No mundo digital criado pelo homem, também existem “organismos”. Tal como todos os outros seres vivos, estes funcionam com hardware (computadores em vez de corpos, feitos de transístores em vez de células) e executam o seu próprio software (código de máquina em vez de ADN).

Além disso, há muito que existem analogias no mundo digital com os dois primeiros pré-requisitos da seleção natural. A hereditariedade é conseguida sempre que o código executável é copiado. E a variação tem lugar sempre que o código executável é modificado, seja por um humano, um computador ou outra força externa.

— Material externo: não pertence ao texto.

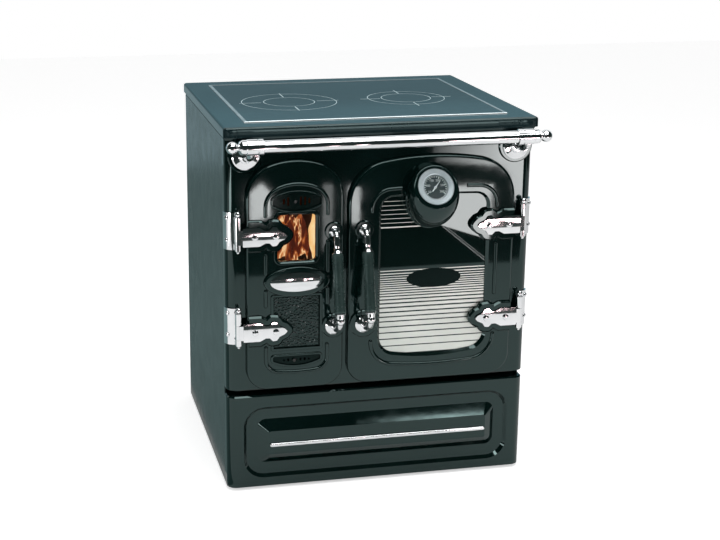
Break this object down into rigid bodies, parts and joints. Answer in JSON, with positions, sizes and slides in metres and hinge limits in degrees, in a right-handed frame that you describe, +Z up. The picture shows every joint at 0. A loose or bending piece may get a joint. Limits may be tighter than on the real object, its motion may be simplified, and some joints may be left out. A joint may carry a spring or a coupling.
{
  "type": "wood cookstove",
  "caption": "Black enamel wood cookstove with firebox door, glazed oven door with thermometer, glass hob, towel rail and wood drawer.",
  "frame": {"origin": "on the floor under the middle of the worktop", "axes": "+X to the right seen from the front, +Y to the back, +Z up"},
  "size_m": [0.725, 0.7726, 0.852],
  "materials": {
    "enamel_cast": "glossy vitreous enamel",
    "enamel_sheet": "glossy enamel",
    "dark_steel": "heat-proof matt black",
    "cast_dark": "matt",
    "textured_cast": "hammered satin",
    "steel_trim": "polished",
    "hob_glass": "black ceramic glass",
    "dark_glass": "printed mirror glass",
    "clear_glass": "clear",
    "fire_brick": "rough fireclay",
    "oven_steel": "satin",
    "chrome": "polished",
    "gasket": "woven rope",
    "grip_black": "satin",
    "dial_face": "printed",
    "needle_white": "satin",
    "slide_steel": "satin"
  },
  "bodies": {
    "stove": {"ash_pan": "dark_steel", "back_panel": "dark_steel", "base_pan": "dark_steel", "drawer_runners": "slide_steel", "fire_bricks": "fire_brick", "fire_casing": "dark_steel", "flue_collar": "cast_dark", "front_frame": "enamel_cast", "grate": "cast_dark", "hinge_bolts": "chrome", "hinge_pins": "chrome", "hinge_plates": "chrome", "hob_glass": "hob_glass", "hob_trim": "steel_trim", "mid_shelf": "dark_steel", "oven_liner": "oven_steel", "oven_rack": "chrome", "oven_supports": "dark_steel", "oven_tray": "enamel_sheet", "rack_guides": "oven_steel", "rail_brackets": "chrome", "rail_finials": "chrome", "rail_tube": "chrome", "side_panel_left": "enamel_sheet", "side_panel_right": "enamel_sheet", "worktop": "enamel_cast"},
    "fire_door": {"fire_badge": "chrome", "fire_badge_bezel": "enamel_cast", "fire_door": "enamel_cast", "fire_gasket": "gasket", "fire_glass": "clear_glass", "fire_glass_clips": "dark_steel", "fire_grip": "grip_black", "fire_handle_ends": "chrome", "fire_latch": "dark_steel", "fire_panel": "textured_cast", "fire_strap_bolts": "chrome", "fire_straps": "chrome", "fire_vents": "cast_dark"},
    "oven_door": {"oven_door": "enamel_cast", "oven_gasket": "gasket", "oven_glass": "dark_glass", "oven_glass_holder": "dark_steel", "oven_grip": "grip_black", "oven_handle_ends": "chrome", "oven_inner_glass": "clear_glass", "oven_latch": "dark_steel", "oven_strap_bolts": "chrome", "oven_straps": "chrome", "thermo_bezel": "steel_trim", "thermo_dial": "dial_face", "thermo_lens": "clear_glass", "thermo_pot": "enamel_cast"},
    "drawer": {"drawer_front": "enamel_cast", "drawer_trim": "steel_trim", "drawer_box": "dark_steel"},
    "upper_shutter": {"fire_shutter_upper": "dark_steel"},
    "lower_shutter": {"fire_shutter_lower": "dark_steel"},
    "needle": {"thermo_needle": "needle_white"}
  },
  "joints": [
    {"name": "fire_door_hinge", "type": "hinge", "parent": "stove", "child": "fire_door", "pos_m": [-0.328, -0.321, 0.5], "axis": [0, 0, -1], "range_deg": [0, 110]},
    {"name": "oven_door_hinge", "type": "hinge", "parent": "stove", "child": "oven_door", "pos_m": [0.328, -0.321, 0.5], "axis": [0, 0, 1], "range_deg": [0, 110]},
    {"name": "drawer_slide", "type": "slide", "parent": "stove", "child": "drawer", "axis": [0, -1, 0], "range_m": [0, 0.35]},
    {"name": "upper_register_slide", "type": "slide", "parent": "fire_door", "child": "upper_shutter", "axis": [1, 0, 0], "range_m": [0, 0.00475]},
    {"name": "lower_register_slide", "type": "slide", "parent": "fire_door", "child": "lower_shutter", "axis": [1, 0, 0], "range_m": [0, 0.00475]},
    {"name": "thermometer_needle", "type": "hinge", "parent": "oven_door", "child": "needle", "pos_m": [0.108, -0.35542, 0.70787], "axis": [0, -0.8829, 0.4695], "range_deg": [-150, 120]}
  ]
}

No entanto, agora, aparentemente pela primeira vez, a terceira e a quarta condições – escassez e ausência de supervisão – também existem. O advento da tecnologia blockchain permite que os activos digitais sejam limitados em número e que a sua distribuição seja imposta pelo ecossistema e não por um único guardião. Embora a maior parte do foco na Web3 hoje a veja como uma tecnologia de interesse por si só, há uma perspetiva diferente que vale a pena explorar: que é um meio para um fim, uma plataforma para permitir o desenvolvimento de outros fenómenos. Assim como os recursos escassos necessários para sustentar a vida são o mecanismo que permite que as formas de vida se propaguem e compitam, é teoricamente possível usar o blockchain da mesma maneira: para permitir que o software se propague e compita.

Evolução descentralizada

Quero concentrar-me por um minuto no quarto requisito da seleção natural, a parte sem supervisão, a que devemos chamar descentralização. Tal como a “mão invisível do mercado” é simplesmente a emergência resultante da interação de muitos componentes individuais que se servem a si próprios (isto é, compradores e vendedores), também a vida é um fenómeno inteiramente descentralizado. Não há nenhuma autoridade a ditar quem sobrevive e prospera. É o ambiente. É o resultado coletivo emergente de toda a interação dentro desse ambiente.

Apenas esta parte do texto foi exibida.